New Ideas to Curb Spread of Nuclear Technology — Multilateral Fuel Banks

By Senthil Ratnasabapathy

As Iran readies for another round of talks with western powers over its controversial nuclear programme, there is debate within the international non-proliferation circles about the best strategy or strategies to prevent another Iran-type situation from developing.

The debate has been necessitated by a number of developments, ranging from the availability of once confidential technology information through the Internet and the emergence of non-state actors such as Pakistan’s Abdul Qadir Khan, who act in the interest of state actors but involve in illicit activities often using governmental resources to transfer sensitive technology, to the open seeking of nuclear power and its technology in a world where the need to look beyond the fossil fuel sources for power is ever growing.

Gundremmingen NPP in Germany

Gundremmingen NPP in Germany

NPT’s Failures

And the 1970 Nuclear Non Proliferation Treaty (NPT), which promised to prevent spread of nuclear weapons technology, stands in a very fragile fundament. The NPT divides the world into two groups – the so-called nuclear haves (which are the five official weapons states, Britain, China, France, Russia and the USA) and the so-called not-haves, which includes the rest of the world.

However, there are some other countries that are known to have nuclear weapons – Israel, India, Pakistan and of late, North Korea. Their ability to develop nuclear weapons technology despite international sanctions has shown that the NPT is a not effective tool in maintaining the treaty’s, rather unfair, set-up of a two-group world.

Nations do not have to engage in developing their nuclear weapons technology explicitly; rather, they could use their nuclear power sector as a smokescreen. Some analysts have pointed out that once a country knows how to enrich natural uranium to uranium containing 4-5% of U235 (called low enriched uranium or LEU), which is the composition needed for power reactors, enriching the natural uranium to more than 90% U235 to use in weapons is not a long road ahead.

And according to some reports, as many as forty countries possess the technology to enrich uranium and this is indeed a nightmare for the non-proliferation system.

New Ideas to Curb Spread of Nuclear Enrichment Technology

Since early part of this decade, a number of creative ideas to ensure the control of enrichment technology have been put forward, as governments and experts realised the traditional way of controlling the spread of nuclear technology is not working.

Among the dozen-or so ideas floating around towards this end range from having internationally or multi-nationally controlled enrichment facilities to setting up an international system for access of the nuclear fuel.

Global Nuclear Fuel Bank

The second idea includes setting up an international LEU bank, with more than 60 tons of LEU.

And the Russian Federation is also working on an idea of making available LEU through the UN nuclear agency, the Vienna-based International Atomic Energy Agency (IAEA) to its member nations.

Another idea mooted is that the operation and monitoring of enrichment and other operations would be multi-national.
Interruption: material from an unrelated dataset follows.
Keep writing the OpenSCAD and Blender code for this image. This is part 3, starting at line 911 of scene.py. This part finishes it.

That is, for example, a Canadian nuclear enrichment facility would jointly be operated by, say Russia or France, This way, the assumption is, there will not be any hidden agenda by one country.
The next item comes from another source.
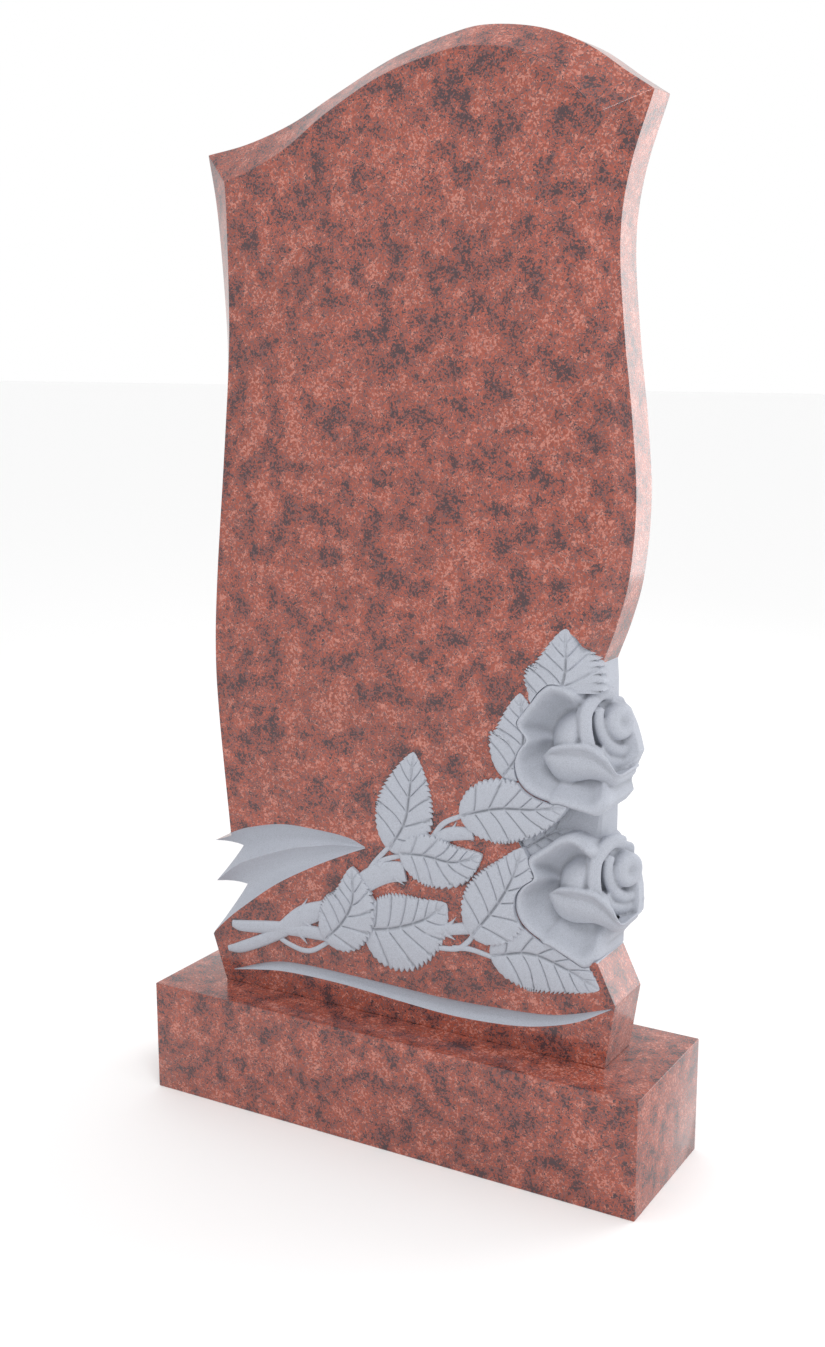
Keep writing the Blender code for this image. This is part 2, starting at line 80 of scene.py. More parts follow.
class HeadstoneSizes(bpy.types.PropertyGroup):
    """Sizes of the stones and of the carving."""

    plinth_arris: bpy.props.FloatProperty(
        name="Plinth arris", description="Breadth of the arris on the plinth's edges", default=0.0012,
        min=0.0, unit="LENGTH")
    slab_arris: bpy.props.FloatProperty(
        name="Slab arris", description="Breadth of the arris on the slab's edges", default=0.0008, min=0.0,
        unit="LENGTH")
    bevel_depth: bpy.props.FloatProperty(
        name="Bevel depth", description="Depth of the bevel behind the polished face", default=0.033,
        min=0.0, unit="LENGTH")
    flute_depth: bpy.props.FloatProperty(
        name="Flute depth", description="Depth of the flutes at the slab's side", default=0.020, min=0.0,
        unit="LENGTH")
    groove_depth: bpy.props.FloatProperty(
        name="Groove depth", description="Depth of the crescent groove over the foot", default=0.009,
        min=0.0, unit="LENGTH")
    leaf_rise: bpy.props.FloatProperty(
        name="Leaf crown", description="How far a leaf's crown stands above its margin", default=0.0034,
        min=0.0, unit="LENGTH")
    vein_depth: bpy.props.FloatProperty(
        name="Vein depth", description="Depth of the side veins cut into the leaves", default=0.0019,
        min=0.0, unit="LENGTH")
    tooth_length: bpy.props.FloatProperty(
        name="Tooth length", description="Length of one tooth of the leaves' margins", default=0.0064,
        min=0.001, unit="LENGTH")
    stem_rise: bpy.props.FloatProperty(
        name="Stem rise", description="How far the stems stand proud of the face", default=0.004, min=0.0,
        unit="LENGTH")
    petal_grain: bpy.props.FloatProperty(
        name="Rose fineness", description="Size of the facets that the roses are worked to", default=0.0015,
        min=0.001, unit="LENGTH")


class HeadstoneColours(bpy.types.PropertyGroup):
    """Colours and polish of the two finishes."""

    red: bpy.props.FloatVectorProperty(
        name="Red feldspar", description="Main colour of the polish", default=(0.370, 0.084, 0.052),
        min=0.0, max=1.0, subtype="COLOR")
    pale: bpy.props.FloatVectorProperty(
        name="Pale grains", description="Colour of the pale pink grains", default=(0.52, 0.215, 0.165),
        min=0.0, max=1.0, subtype="COLOR")
    dark: bpy.props.FloatVectorProperty(
        name="Dark grains", description="Colour of the dark mica grains", default=(0.040, 0.024, 0.030),
        min=0.0, max=1.0, subtype="COLOR")
    grey: bpy.props.FloatVectorProperty(
        name="Grey grains", description="Colour of the grey quartz grains", default=(0.125, 0.075, 0.082),
        min=0.0, max=1.0, subtype="COLOR")
    carving: bpy.props.FloatVectorProperty(
        name="Carved stone", description="Colour of the matte carving", default=(0.41, 0.43, 0.485), min=0.0,
        max=1.0, subtype="COLOR")
    polish: bpy.props.FloatProperty(
        name="Polish", description="Roughness of the polished faces", default=0.13, min=0.0, max=1.0,
        subtype="FACTOR")
    tooling: bpy.props.FloatProperty(
        name="Tooling", description="Roughness of the carved faces", default=0.78, min=0.0, max=1.0,
        subtype="FACTOR")


def sizes():
    return bpy.context.scene.headstone_sizes


def colours():
    return bpy.context.scene.headstone_colours


# Shader nodes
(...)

The current debate about global warming has targeted attention towards new fuel sources, and nuclear, though expensive, is considered one option, and as such, the debate about controlling spread of nuclear technology has attained a sense of urgency, and the IAEA LEU bank sounds very promising.

But challenges remain. For example, the basis for any such reserve bank is that non nuclear weapons states countries forego the desire to develop their own enrichment technologies. It is a touchy subject as many consider this right to be part of their sovereign right for ‘peaceful’ nuclear technology.
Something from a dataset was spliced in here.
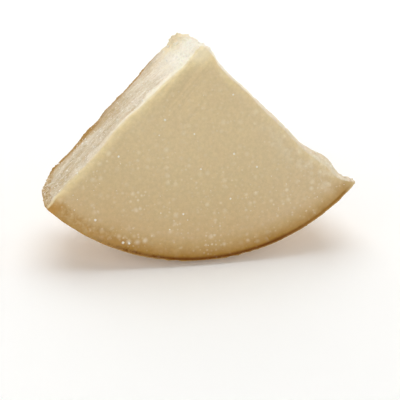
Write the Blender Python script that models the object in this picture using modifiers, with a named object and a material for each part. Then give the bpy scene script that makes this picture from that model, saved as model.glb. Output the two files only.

The second challenge is to overcome concerns by some countries – such as Iran, Libya and even India – that do not necessarily have a good relationship with major powers and, therefore, are worried the supply could be used as a political blackmail.

The IAEA has time and again asserted that any such bank under its control should have a transparent control and free of politics. But whether that is possible in a real world is a question.

And the concept of multi-lateral enrichment facilities are also looked with some concern by some countries, as there are national security and technology related issues that need to be sorted out.

Ultimately, there is also the question whether nations are willing to allow an international agency such as the IAEA to be the controller of so much nuclear fuel.